===== Exercise data =====

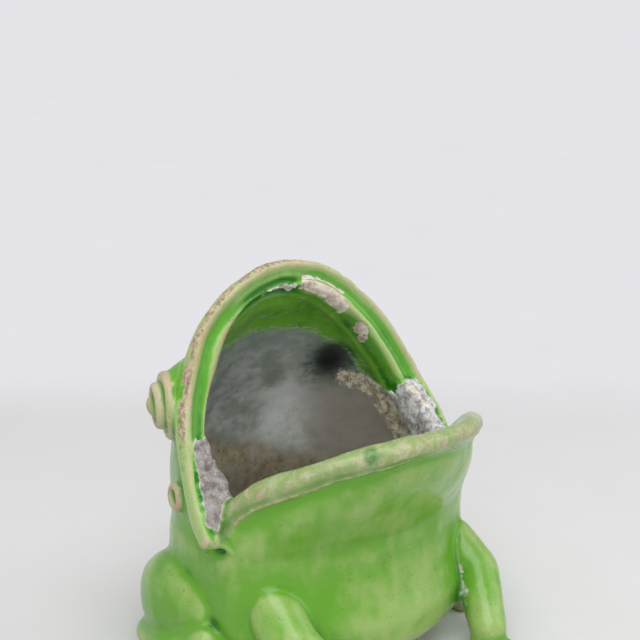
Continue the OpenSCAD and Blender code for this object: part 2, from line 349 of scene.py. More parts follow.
# Chips on the upper lip: middle angle, middle distance inward, half length, half width, depth
LIP_CHIPS = [
    [20.5, 7.0, 9.8, 2.5, 0.95],
    [28.0, 8.6, 4.6, 2.0, 0.85],
    [68.0, 7.6, 2.0, 0.7, 0.4],
    [72.5, 7.2, 1.6, 0.6, 0.4],
    [-33.0, 10.2, 9.0, 0.6, 0.5],
]
# Crumbled flake on its inner edge, in the same way
FLAKE = [0.5, 9.0, 7.0, 1.2]
# Chips elsewhere: middle, radius, depth
ROUND_CHIPS = [
    [[28.6, 22.8, 89.6], 2.3, 0.6],
    [[30.6, 23.6, 86.6], 1.5, 0.5],
    [[36.2, 29.4, 78.7], 1.3, 0.4],
]


def on_lip(at, mark):
    """1 inside a ragged mark on the upper lip, given as in LIP_CHIPS."""
    middle, inner, length, width = mark[:4]
    centre = [math.radians(middle) * LIP_RADIUS, inner]
    shown = patch(at.round, at.inward, centre, [length, width], at.ragged, 0.35)
    return shown * smooth(at.behind, 12, 8) * smooth(at.facing, -0.7, -0.45)


def broken_clay(at):
    """Depth of the broken places and how much bare clay shows."""
    depth = np.zeros(len(at.points))
    bare = np.zeros(len(at.points))
    for mark in LIP_CHIPS:
        broken = on_lip(at, mark)
        depth = np.maximum(depth, broken * mark[4])
        bare = np.maximum(bare, broken)
    for middle, radius, deep in ROUND_CHIPS:
        gap = radius - np.linalg.norm(at.points - np.array(middle), axis=1) + 1.2 * at.ragged
        broken = smooth(gap, -0.3, 0.4)
        depth = np.maximum(depth, broken * deep)
        bare = np.maximum(bare, broken)
    depth += bare * 0.2 * rough_lumps(at.points, 1.9, 140, 2)
    return depth, bare


def nicks(at):
    """Small nicks along the outer edge of the upper lip."""
    nick = smooth(lumps(at.points, 3.0, 150) + 0.3 * lumps(at.points, 1.3, 151), 0.25, 0.7)
    nick *= smooth(at.inward, 1.2, 0.1) * smooth(at.inward, -2.4, -1.0) * smooth(at.behind, 4.0, 1.6)
    return nick * smooth(np.abs(at.angle), 82, 66)


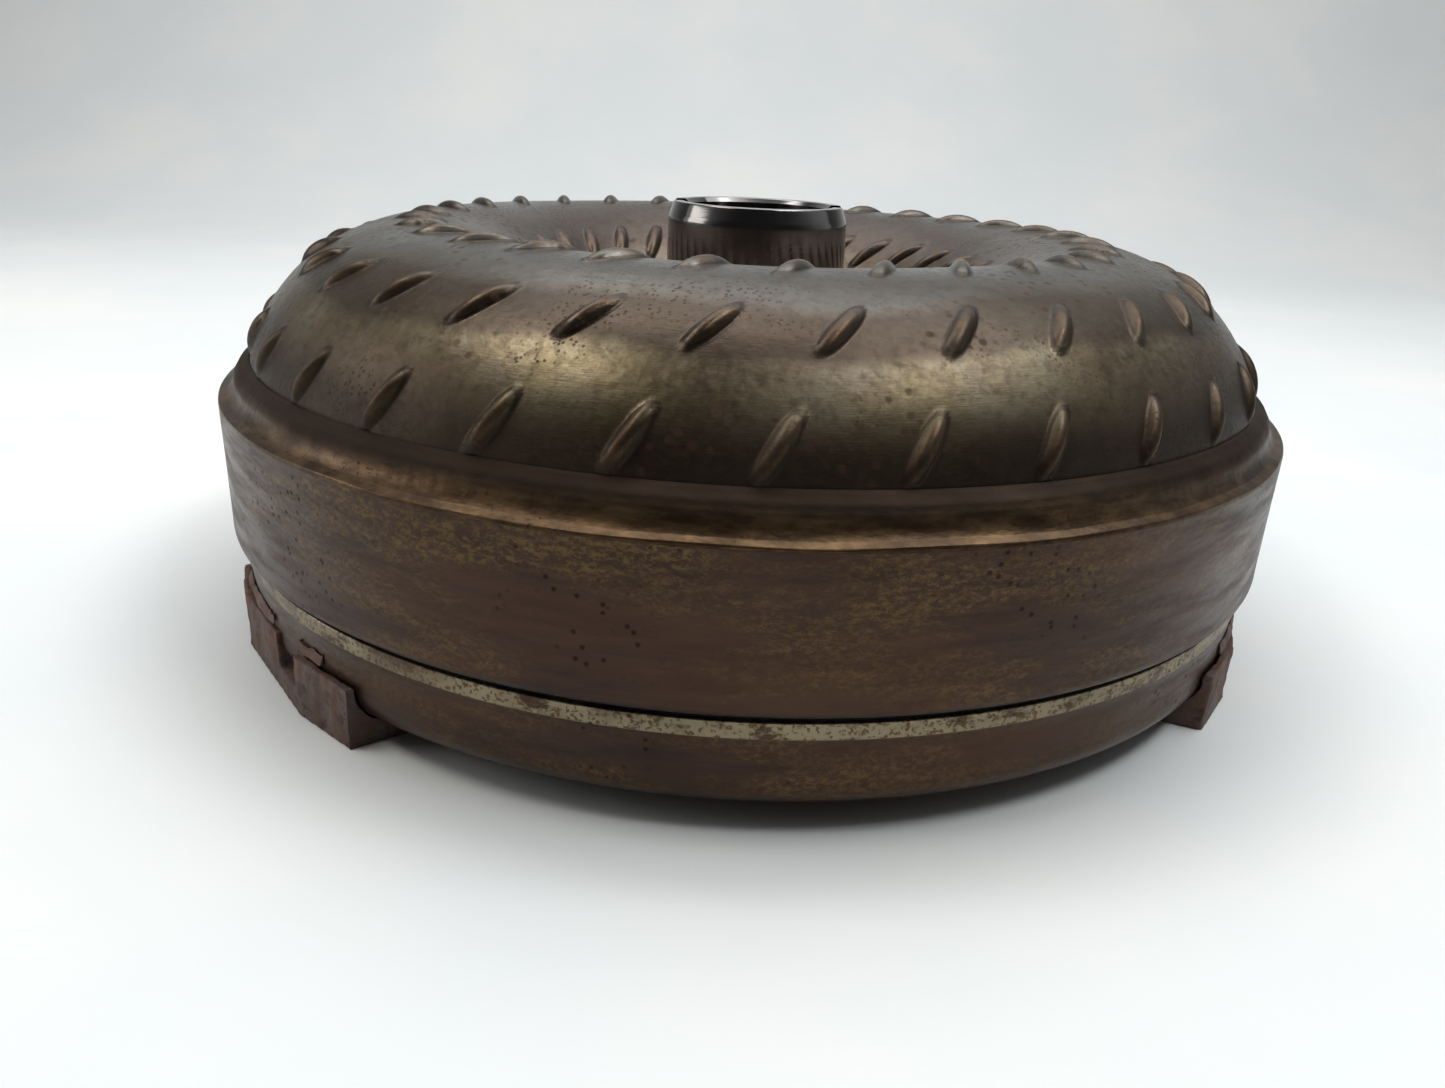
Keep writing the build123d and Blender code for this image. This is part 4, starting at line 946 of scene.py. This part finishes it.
class BuildCover(bpy.types.Operator):
    """Builds the front cover"""
    bl_idname = "converter.build_cover"
    bl_label = "Front cover"

    def execute(self, context):
        build_cover()
        return {"FINISHED"}


class BuildLugs(bpy.types.Operator):
    """Builds the mounting lugs and their welds"""
    bl_idname = "converter.build_lugs"
    bl_label = "Mounting lugs"

    def execute(self, context):
        build_lugs()
        return {"FINISHED"}


class BuildHub(bpy.types.Operator):
    """Builds the pump hub and its weld"""
    bl_idname = "converter.build_hub"
    bl_label = "Pump hub"

    def execute(self, context):
        build_hub()
        return {"FINISHED"}


class FinishInside(bpy.types.Operator):
    """Gives the inner pieces their finishes"""
    bl_idname = "converter.finish_inside"
    bl_label = "Inner pieces"

    def execute(self, context):
        finish_inner_pieces()
        return {"FINISHED"}


class BuildStage(bpy.types.Operator):
    """Builds the floor, the light and the camera"""
    bl_idname = "converter.build_stage"
    bl_label = "Stage"

    def execute(self, context):
        build_stage()
        return {"FINISHED"}


STEPS = (BuildStage, BuildShell, BuildWeld, BuildCover, BuildLugs, BuildHub, FinishInside)


class ConverterPanel(bpy.types.Panel):
    """Lists the converter's pieces and settings"""
    bl_idname = "VIEW3D_PT_converter"
    bl_label = "Torque converter"
    bl_space_type = "VIEW_3D"
    bl_region_type = "UI"
    bl_category = "Converter"

    def draw(self, context):
        for group in (context.scene.converter_sizes, context.scene.converter_colours):
            for name in group.__annotations__:
                self.layout.prop(group, name)
        for step in STEPS:
            self.layout.operator(step.bl_idname)


CLASSES = (ConverterSizes, ConverterColours, *STEPS, ConverterPanel)


def register():
    for cls in CLASSES:
        bpy.utils.register_class(cls)
    bpy.types.Scene.converter_sizes = bpy.props.PointerProperty(type=ConverterSizes)
    bpy.types.Scene.converter_colours = bpy.props.PointerProperty(type=ConverterColours)


def unregister():
    del bpy.types.Scene.converter_colours
    del bpy.types.Scene.converter_sizes
    for cls in reversed(CLASSES):
        bpy.utils.unregister_class(cls)


def main():
    register()
    for step in STEPS:
        category, operator = step.bl_idname.split(".")
        if getattr(getattr(bpy.ops, category), operator)() != {"FINISHED"}:
            raise RuntimeError(f"{step.bl_label} wasn't built")


if __name__ == "__main__":
    main()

=====

#### [Your objective]
Repeat the material above in full, quoting it exactly.

#### [Answer below]
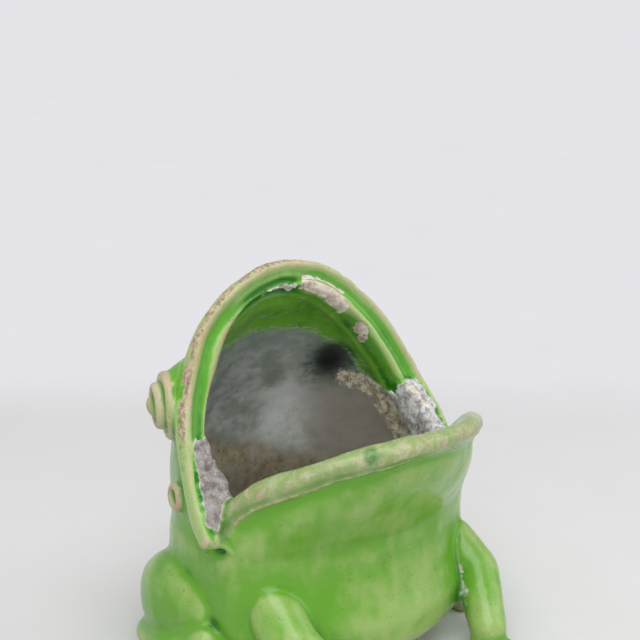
Continue the OpenSCAD and Blender code for this object: part 2, from line 349 of scene.py. More parts follow.
# Chips on the upper lip: middle angle, middle distance inward, half length, half width, depth
LIP_CHIPS = [
    [20.5, 7.0, 9.8, 2.5, 0.95],
    [28.0, 8.6, 4.6, 2.0, 0.85],
    [68.0, 7.6, 2.0, 0.7, 0.4],
    [72.5, 7.2, 1.6, 0.6, 0.4],
    [-33.0, 10.2, 9.0, 0.6, 0.5],
]
# Crumbled flake on its inner edge, in the same way
FLAKE = [0.5, 9.0, 7.0, 1.2]
# Chips elsewhere: middle, radius, depth
ROUND_CHIPS = [
    [[28.6, 22.8, 89.6], 2.3, 0.6],
    [[30.6, 23.6, 86.6], 1.5, 0.5],
    [[36.2, 29.4, 78.7], 1.3, 0.4],
]


def on_lip(at, mark):
    """1 inside a ragged mark on the upper lip, given as in LIP_CHIPS."""
    middle, inner, length, width = mark[:4]
    centre = [math.radians(middle) * LIP_RADIUS, inner]
    shown = patch(at.round, at.inward, centre, [length, width], at.ragged, 0.35)
    return shown * smooth(at.behind, 12, 8) * smooth(at.facing, -0.7, -0.45)


def broken_clay(at):
    """Depth of the broken places and how much bare clay shows."""
    depth = np.zeros(len(at.points))
    bare = np.zeros(len(at.points))
    for mark in LIP_CHIPS:
        broken = on_lip(at, mark)
        depth = np.maximum(depth, broken * mark[4])
        bare = np.maximum(bare, broken)
    for middle, radius, deep in ROUND_CHIPS:
        gap = radius - np.linalg.norm(at.points - np.array(middle), axis=1) + 1.2 * at.ragged
        broken = smooth(gap, -0.3, 0.4)
        depth = np.maximum(depth, broken * deep)
        bare = np.maximum(bare, broken)
    depth += bare * 0.2 * rough_lumps(at.points, 1.9, 140, 2)
    return depth, bare


def nicks(at):
    """Small nicks along the outer edge of the upper lip."""
    nick = smooth(lumps(at.points, 3.0, 150) + 0.3 * lumps(at.points, 1.3, 151), 0.25, 0.7)
    nick *= smooth(at.inward, 1.2, 0.1) * smooth(at.inward, -2.4, -1.0) * smooth(at.behind, 4.0, 1.6)
    return nick * smooth(np.abs(at.angle), 82, 66)


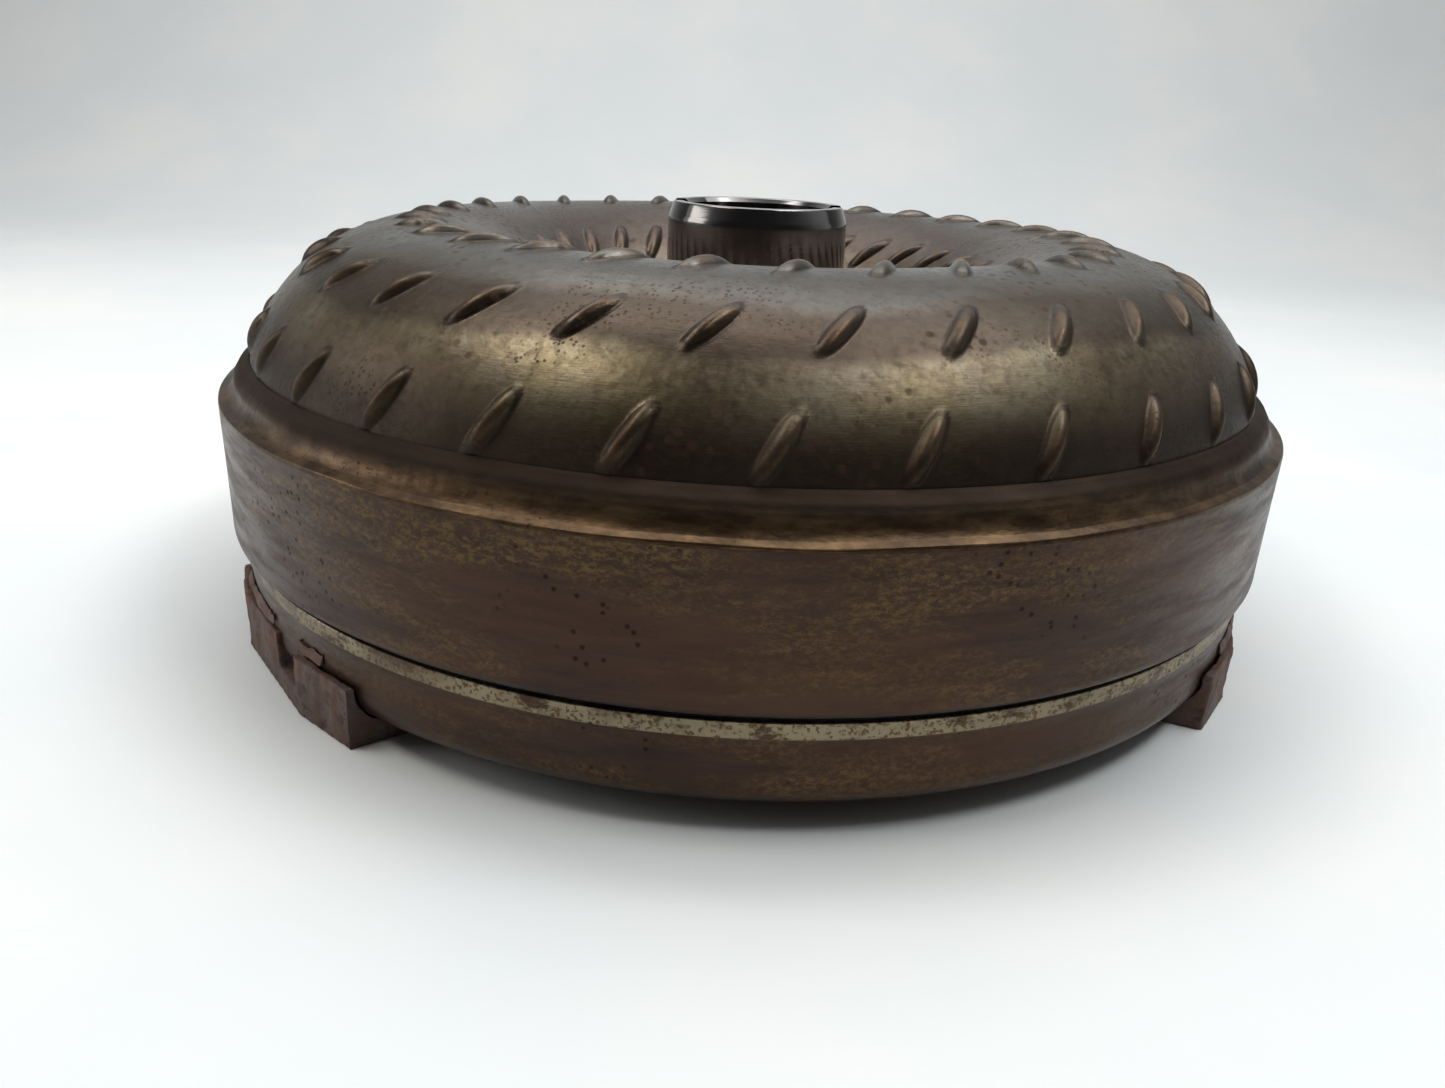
Keep writing the build123d and Blender code for this image. This is part 4, starting at line 946 of scene.py. This part finishes it.
class BuildCover(bpy.types.Operator):
    """Builds the front cover"""
    bl_idname = "converter.build_cover"
    bl_label = "Front cover"

    def execute(self, context):
        build_cover()
        return {"FINISHED"}


class BuildLugs(bpy.types.Operator):
    """Builds the mounting lugs and their welds"""
    bl_idname = "converter.build_lugs"
    bl_label = "Mounting lugs"

    def execute(self, context):
        build_lugs()
        return {"FINISHED"}


class BuildHub(bpy.types.Operator):
    """Builds the pump hub and its weld"""
    bl_idname = "converter.build_hub"
    bl_label = "Pump hub"

    def execute(self, context):
        build_hub()
        return {"FINISHED"}


class FinishInside(bpy.types.Operator):
    """Gives the inner pieces their finishes"""
    bl_idname = "converter.finish_inside"
    bl_label = "Inner pieces"

    def execute(self, context):
        finish_inner_pieces()
        return {"FINISHED"}


class BuildStage(bpy.types.Operator):
    """Builds the floor, the light and the camera"""
    bl_idname = "converter.build_stage"
    bl_label = "Stage"

    def execute(self, context):
        build_stage()
        return {"FINISHED"}


STEPS = (BuildStage, BuildShell, BuildWeld, BuildCover, BuildLugs, BuildHub, FinishInside)


class ConverterPanel(bpy.types.Panel):
    """Lists the converter's pieces and settings"""
    bl_idname = "VIEW3D_PT_converter"
    bl_label = "Torque converter"
    bl_space_type = "VIEW_3D"
    bl_region_type = "UI"
    bl_category = "Converter"

    def draw(self, context):
        for group in (context.scene.converter_sizes, context.scene.converter_colours):
            for name in group.__annotations__:
                self.layout.prop(group, name)
        for step in STEPS:
            self.layout.operator(step.bl_idname)


CLASSES = (ConverterSizes, ConverterColours, *STEPS, ConverterPanel)


def register():
    for cls in CLASSES:
        bpy.utils.register_class(cls)
    bpy.types.Scene.converter_sizes = bpy.props.PointerProperty(type=ConverterSizes)
    bpy.types.Scene.converter_colours = bpy.props.PointerProperty(type=ConverterColours)


def unregister():
    del bpy.types.Scene.converter_colours
    del bpy.types.Scene.converter_sizes
    for cls in reversed(CLASSES):
        bpy.utils.unregister_class(cls)


def main():
    register()
    for step in STEPS:
        category, operator = step.bl_idname.split(".")
        if getattr(getattr(bpy.ops, category), operator)() != {"FINISHED"}:
            raise RuntimeError(f"{step.bl_label} wasn't built")


if __name__ == "__main__":
    main()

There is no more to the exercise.